(Object data in JSON)
+ + + + +
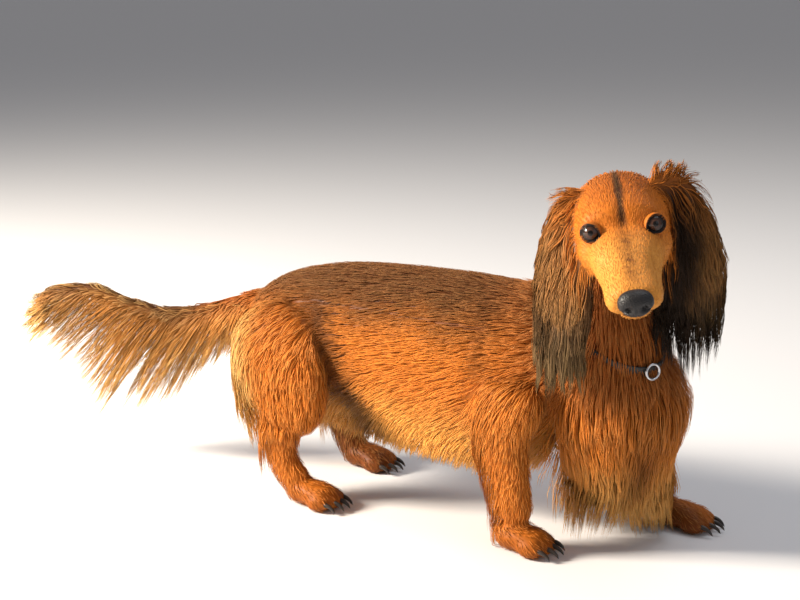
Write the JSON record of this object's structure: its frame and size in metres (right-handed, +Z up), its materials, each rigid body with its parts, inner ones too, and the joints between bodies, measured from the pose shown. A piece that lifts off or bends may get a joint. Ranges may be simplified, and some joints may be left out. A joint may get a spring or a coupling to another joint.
{
  "type": "dachshund",
  "caption": "Life-size still figure of a standing long-haired dachshund with its head turned to its right, wearing a plain collar with a ring.",
  "frame": {"origin": "on the floor, under the middle of the whole outline from above", "axes": "+X from the tail towards the breast, +Y to the dog's left, +Z up"},
  "size_m": [0.7528, 0.2336, 0.3597],
  "materials": {
    "coat_back": "long silky mahogany hair lying back along the body",
    "coat_flank": "long silky orange-red hair, a little wavy",
    "coat_fringe": "long golden feathering in hanging locks",
    "coat_face": "short smooth golden-orange hair with a dark stripe down the forehead",
    "coat_ear": "long straight ear hair, golden brown above and grey-black below",
    "coat_leg": "short orange-brown leg hair with feathering behind",
    "nose_leather": "dark grey-black pebbled nose skin, slightly wet",
    "eye": "dark brown glossy eye",
    "claw_horn": "dark smooth horn",
    "collar_strap": "narrow black strap, matt",
    "collar_steel": "polished steel wire"
  },
  "bodies": {
    "root": {"trunk": "coat_back", "neck": "coat_flank", "breast": "coat_fringe", "head": "coat_face", "lower_jaw": "coat_face", "nose": "nose_leather", "eye_left": "eye", "eye_right": "eye", "ear_left": "coat_ear", "ear_right": "coat_ear", "foreleg_left": "coat_leg", "foreleg_right": "coat_leg", "forepaw_left": "coat_leg", "forepaw_right": "coat_leg", "thigh_left": "coat_flank", "thigh_right": "coat_flank", "hock_left": "coat_leg", "hock_right": "coat_leg", "hindpaw_left": "coat_leg", "hindpaw_right": "coat_leg", "tail_root": "coat_flank", "tail_end": "coat_fringe", "collar_band": "collar_strap", "collar_ring": "collar_steel", "claw_fore_left_1": "claw_horn", "claw_fore_left_2": "claw_horn", "claw_fore_left_3": "claw_horn", "claw_fore_left_4": "claw_horn", "claw_fore_right_1": "claw_horn", "claw_fore_right_2": "claw_horn", "claw_fore_right_3": "claw_horn", "claw_fore_right_4": "claw_horn", "claw_hind_left_1": "claw_horn", "claw_hind_left_2": "claw_horn", "claw_hind_left_3": "claw_horn", "claw_hind_left_4": "claw_horn", "claw_hind_right_1": "claw_horn", "claw_hind_right_2": "claw_horn", "claw_hind_right_3": "claw_horn", "claw_hind_right_4": "claw_horn"}
  },
  "joints": []
}
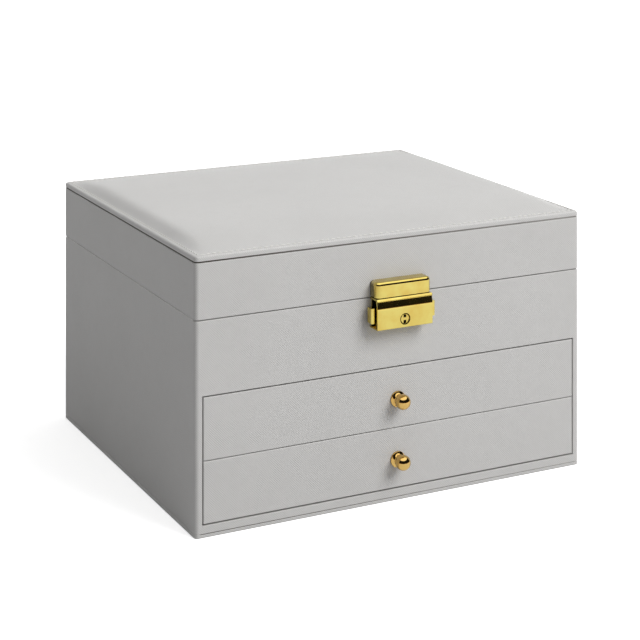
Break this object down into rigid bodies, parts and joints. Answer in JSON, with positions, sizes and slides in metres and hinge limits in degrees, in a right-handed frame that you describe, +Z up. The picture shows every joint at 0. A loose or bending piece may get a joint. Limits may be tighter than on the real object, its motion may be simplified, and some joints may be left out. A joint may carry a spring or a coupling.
{
  "type": "jewellery chest",
  "caption": "Rectangular leatherette jewellery chest with a padded hinged lid, a side-button lock and stacked full-width drawers with small domed knobs.",
  "frame": {"origin": "centre of the flat underside", "axes": "+X to the right seen from the front, +Y from the front to the back, +Z up"},
  "size_m": [0.26, 0.2455, 0.1628],
  "materials": {
    "leatherette": "satin",
    "base_leatherette": "satin",
    "velvet": "matte",
    "foam": "matte",
    "mirror_glass": "polished",
    "steel": "satin",
    "gold_metal": "polished",
    "board": "matte"
  },
  "bodies": {
    "case": {"base_board": "base_leatherette", "case_floor": "board", "case_left_panel": "board", "case_right_panel": "board", "case_back_panel": "board", "case_front_fascia": "board", "tray_shelf": "board", "runner_shelf": "board", "case_cover": "leatherette", "upper_lining": "velvet", "tray_dividers": "velvet", "ring_rolls": "velvet", "hinge_lower_leaves": "gold_metal", "hinge_pins": "gold_metal", "case_hinge_screws": "gold_metal", "lock_body": "gold_metal", "lock_back_plate": "gold_metal", "lock_springs": "steel", "lock_screws": "steel"},
    "lid": {"lid_front_rail": "board", "lid_back_rail": "board", "lid_left_rail": "board", "lid_right_rail": "board", "lid_cover": "leatherette", "top_board": "board", "top_foam": "foam", "top_cover": "leatherette", "lid_lining": "velvet", "mirror": "mirror_glass", "mirror_frame": "velvet", "hinge_upper_leaves": "gold_metal", "lid_hinge_screws": "gold_metal", "lock_hasp": "gold_metal", "hasp_tongue": "steel", "hasp_screws": "steel"},
    "upper_drawer": {"upper_drawer_front": "board", "upper_drawer_front_cover": "leatherette", "upper_drawer_sides": "board", "upper_drawer_back": "board", "upper_drawer_bottom": "board", "upper_drawer_lining": "velvet", "upper_drawer_dividers": "velvet", "upper_drawer_knob": "gold_metal", "upper_knob_screw": "steel"},
    "lower_drawer": {"lower_drawer_front": "board", "lower_drawer_front_cover": "leatherette", "lower_drawer_sides": "board", "lower_drawer_back": "board", "lower_drawer_bottom": "board", "lower_drawer_lining": "velvet", "lower_drawer_dividers": "velvet", "lower_drawer_knob": "gold_metal", "lower_knob_screw": "steel"},
    "lock_button_left": {"lock_button_left": "gold_metal"},
    "lock_button_right": {"lock_button_right": "gold_metal"},
    "lock_plug": {"lock_plug": "gold_metal", "lock_cam": "steel"}
  },
  "joints": [
    {"name": "lid_hinge", "type": "hinge", "parent": "case", "child": "lid", "pos_m": [0, 0.1161, 0.12255], "axis": [-1, 0, 0], "range_deg": [0, 100]},
    {"name": "upper_drawer_slide", "type": "slide", "parent": "case", "child": "upper_drawer", "axis": [0, -1, 0], "range_m": [0, 0.15]},
    {"name": "lower_drawer_slide", "type": "slide", "parent": "case", "child": "lower_drawer", "axis": [0, -1, 0], "range_m": [0, 0.15]},
    {"name": "left_button_press", "type": "slide", "parent": "case", "child": "lock_button_left", "axis": [1, 0, 0], "range_m": [0, 0.002], "stiffness_N_per_m": 300, "springref_m": -0.001, "deforming": ["lock_springs"]},
    {"name": "right_button_press", "type": "slide", "parent": "case", "child": "lock_button_right", "axis": [-1, 0, 0], "range_m": [0, 0.002], "stiffness_N_per_m": 300, "springref_m": -0.001},
    {"name": "key_plug_turn", "type": "hinge", "parent": "case", "child": "lock_plug", "pos_m": [0, -0.12, 0.1101], "axis": [0, 1, 0], "range_deg": [0, 90]}
  ]
}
+ + + + +
> [TASK REQUIREMENTS]:
Tally the lines of the records holding the word "rigid", then give only the resulting number.

> [EXPECTED OUTPUT]:
2